Ketiganya merupakan wujud dari ragam budaya kaum tani, yang mewarnai dalam setiap tahapan dunia pertanian. Bila ditelaah dengan kacamata dialektika, budaya tersebut tumbuh dan berkembang berdasarkan bentuk ekonomi masyarakat.
Seperti halnya di atas, bentuk ekonomi yang berbasis pertanian, kemudian melahirkan budaya yang khas masyarakat agraris, berupa tradisi bubak bumi, wiwit, dan nyadran atau sedekah bumi.
Sepanjang masyarakat masih bertani, maka bisa dipastikan budaya tersebut akan terus dilestarikan.
Hingga hari ini, bagaimana ragam budaya dibalut dengan ritual keagamaan (Islam). Di samping itu, budaya-religius ini juga akan semakin meneguhkan ide kaum tani untuk senantiasa meneruskan dan mengembangkan dunia taninya. Jika masyarakat beralih menjadi pekerja upahan di pabrik misalnya, maka hampir bisa dipastikan budaya kaum tani perlahan mulai akan ditinggalkan, begitulah hukum dialektika berlangsung.

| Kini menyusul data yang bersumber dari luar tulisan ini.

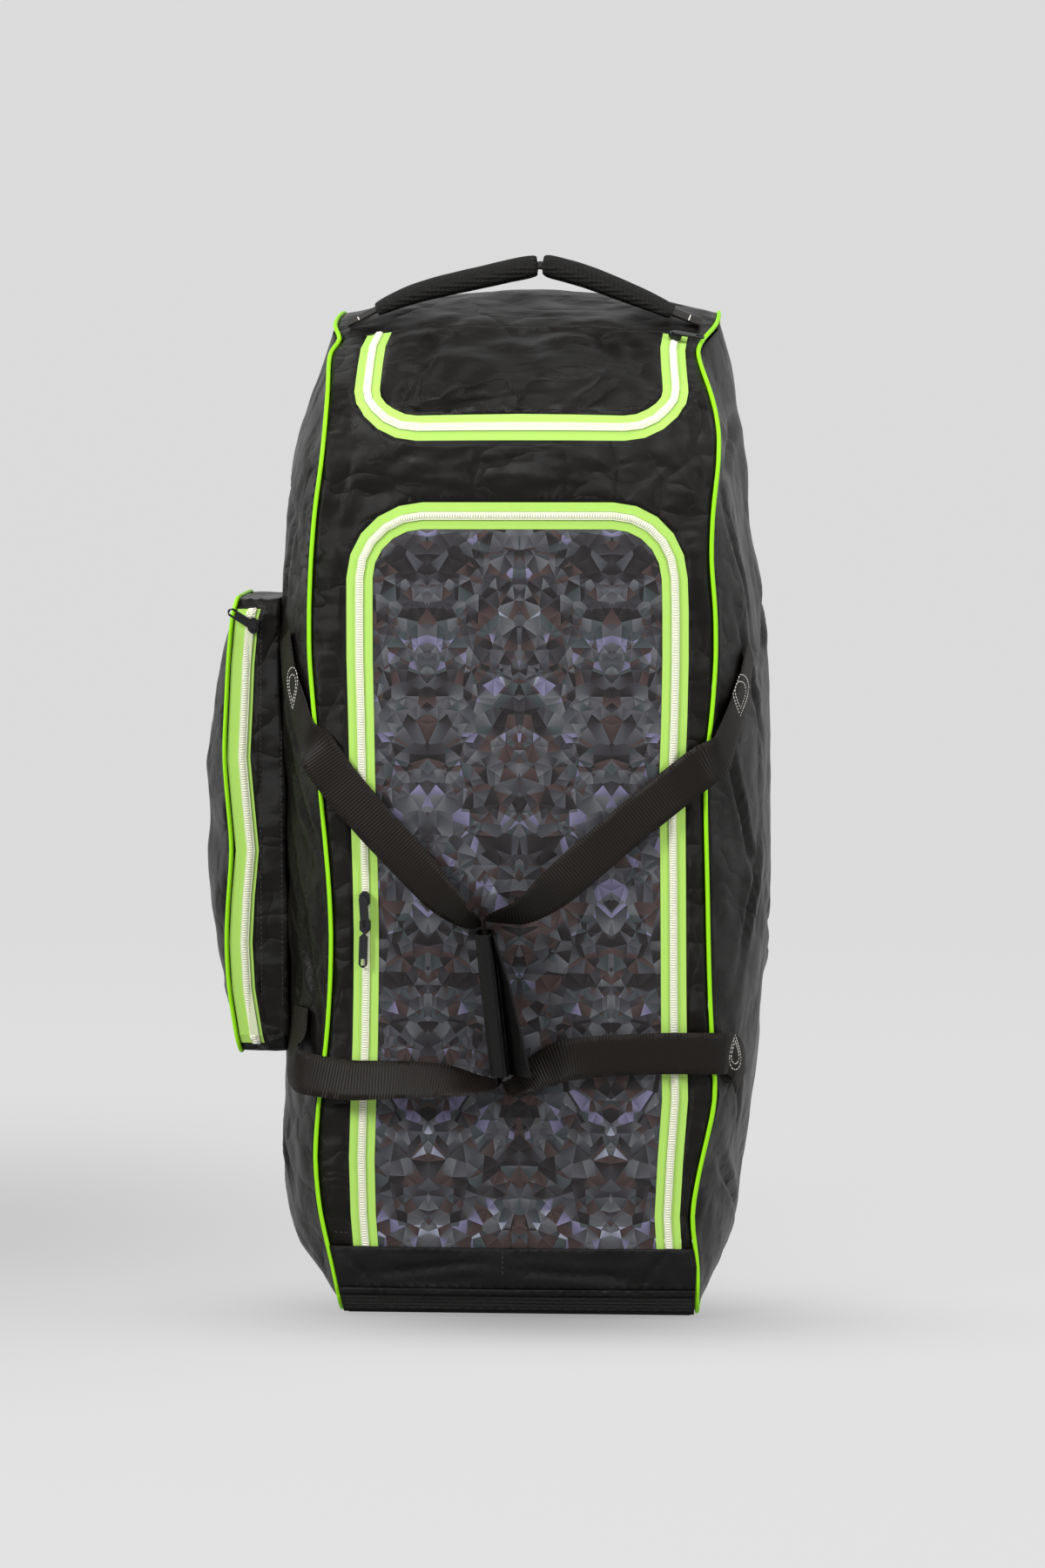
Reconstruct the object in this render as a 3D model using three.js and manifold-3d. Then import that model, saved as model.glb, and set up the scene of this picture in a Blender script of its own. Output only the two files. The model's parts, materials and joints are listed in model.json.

Agar budaya kaum tani tidak menjadi rutinitas belaka dan tidak kehilangan makna, maka kita perlu merenungkan kembali esensi dari setiap tradisi dijalankan. Seperti tradisi bubak bumi, justru menjadi momentum untuk mulai memikirkan bagaimana menyiapkan lahan dengan cara yang ramah lingkungan. Misalnya, dengan mengolah jerami dan rerumputan menjadi kompos, daripada membakarnya.
Dalam tradisi wiwit, menjadi momentum untuk memikirkan bagaimana penenan gabah ini bisa dikelola secara mandiri oleh kaum tani, dan berharap hasilnya akan lebih memuaskan daripada langsung dijual kepada tengkulak. Dalam tradisi nyadran, adalah momentum bersyukur dan tahadduts bi al-ni’mat, sekaligus berpikir maju akan kemaslahatan kaum tani. Misalnya, soal pupuk subsidi yang kian hari kian sedikit didapat, maka solusinya bisa membuat pupuk organik secara mandiri, agar lepas dari ketergantungan pada pupuk kimia yang mahal.
Sekian refleksi ini, adalah pembacaan terhadap budaya kaum tani dari kacamata dialektika, dengan memakai perspektif lingkungan (ekologi) dan ekonomi yang maslahah. Tentunya begitu mudah dibayangkan dan tidak gampang untuk dilakukan, tetapi semakin relevan untuk dimanifestasikan.